5. According to the source, on 31 May 2001, Thich Quang Do, a monk of the banned Unified Buddhist Church of Viet Nam, was condemned to two years’ administrative detention under the provisions of Government Decree 31/CP and forbidden to leave his pagoda. This decree reportedly empowers the police to order the detention of citizens suspected of threatening national security without formal charges or trial.

6. On 1 June 2001, the police blocked the entry to the Thanh Minh Zen monastery in Ho Chi Minh City and members of the Unified Buddhist Church of Viet Nam trying to visit Thich Quang Do were turned away. Police officers cut the monastery’s telephone lines and seized Thich Quang Do’s mobile phone. Ten security police officers were placed inside the monastery and others were stationed outside. They have intensified controls around the monastery residence and are closely searching visitors and blocking communications. Two officers keep permanent guard outside Thich Quang Do’s room on the third floor, blocking all access. Currently he is under house arrest and cannot leave the monastery.

7. The detention of Thich Quang Do is believed to be related to a letter to the Government in which he called on it to release Patriarch Thich Huyen Quang and allow him to return to An Quang pagoda in Ho Chi Minh City, where he lived before his arrest in 1982. Thich Quang Do reportedly wrote to the authorities that he would personally travel to Quang Ngai province with a delegation to escort Thich Huyen Quang back home.

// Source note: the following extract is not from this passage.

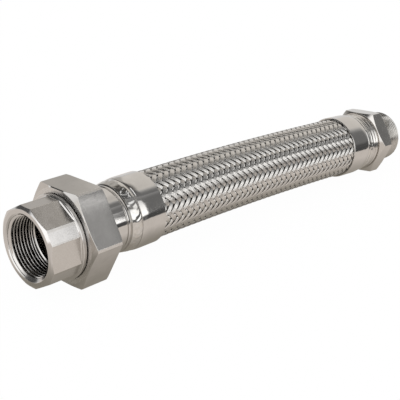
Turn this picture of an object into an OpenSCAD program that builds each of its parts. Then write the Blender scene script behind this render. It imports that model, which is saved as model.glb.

8. According to the source, the detention of Thich Quang Do is contrary to articles 9, 10, 13 and 18 of the Universal Declaration of Human Rights and articles 9, 12 and 18 of the International Covenant on Civil and Political Rights. He has never used or threatened or advocated violence, but has only advocated the use of peaceful actions permissible under the freedoms protected under international law.

9. In its reply, dated 20 August 2001, the Government of Viet Nam explains that in 1995, Thich Quang Do was sentenced by the People’s Court of Ho Chi Minh City to five years’ imprisonment, and another five years of administrative surveillance, which will take effect as of the end of his prison term, for acts in violation of articles 81 and 205a of the Penal Code of Viet Nam (the Penal Code was amended on 21 December,1999).

10. On 28 August 1998, Thich Quang Do was granted special amnesty and released from prison before his term ended and he returned to Ho Chi Minh City. However, according to the Government’s reply, Thich Quang Do is still under the administrative surveillance in accordance with the decision of the court. The duration of the administrative surveillance, as the court decided, is from 3 September 1998 to 3 September 2003. On 31 May 2001, the People’s Committee of Phu Nhuan District issued an implementing decision which specifies the place of administrative surveillance for Thich Quang Do as 90, Tran Huy Lieu Road, Ward 15, Phu Nhuan District, Ho Chi Minh City.

11. From the foregoing, it appears that the communication before the Working Group relates to a case of house arrest. In this regard, the Working Group will have to consider, in the light of its deliberation 01 (E/CN.4/1993/24, para. 20), whether, in the case in question, such a measure constitutes deprivation of liberty and, if so, whether it is of an arbitrary character.

12. With regard to the first point, the Working Group recalls that, in accordance with its deliberation 01, house arrest constitutes a measure of deprivation of liberty when it is carried out in closed premises which the person is not allowed to leave. In the case in question, the Working Party notes that, according to the information transmitted to it by the source and not contested by the Government in its reply, Thich Quang Do has been under house arrest in his monastery since 1 June 2001 and has been unable to leave, that police officers are permanently stationed inside the monastery and at its entrance to prevent access by visitors, that the monastery’s telephone line has been cut and that Thich Quang Do’s mobile telephone has been confiscated.

13. The Working Group therefore considers that the house arrest of Thich Quang Do is indeed a measure of deprivation of liberty within the meaning of the aforementioned deliberation 01.

14. According to the source, the measure depriving Thich Quang Do of liberty in the form of house arrest was put into effect just when he was preparing to lead a demonstration in support of the Patriarch of the Unified Buddhist Church of Viet Nam, while the Government, in its reply, maintains that the house arrest was the result of a court order.

15. The Working Group notes that the Government admits that, in 1998, Thich Quang Do benefited from an amnesty when he still had two years’ imprisonment to serve. As a result, his house arrest should have been put into effect on the day of his release, i.e. in 1998. That was not the case, which supports the source’s theory that it was Thich Quang Do’s intention to take part in a peaceful demonstration that gave rise to his house arrest.

16. Thich Quang Do merely peacefully exercised the rights guaranteed by articles 18 and 19 of the Universal Declaration of Human Rights and articles 18 and 19 of the International Covenant on Civil and Political Rights.

17. In the light of the foregoing, the Working Group renders the following opinion: The house arrest of Thich Quang Do is an arbitrary deprivation of liberty, being in contravention of articles 18 and 19 of the Universal Declaration of Human Rights and articles 18 and 19 of the International Covenant on Civil and Political Rights, and falls within category II of the categories applicable to the consideration of cases submitted to the Working Group.

18. Consequent upon the opinion rendered, the Working Group requests the Government to take the necessary steps to remedy the situation and to bring it into conformity with the standards and principles set forth in the Universal Declaration of Human Rights, and recommends that the authorities should terminate the aforementioned measure of house arrest.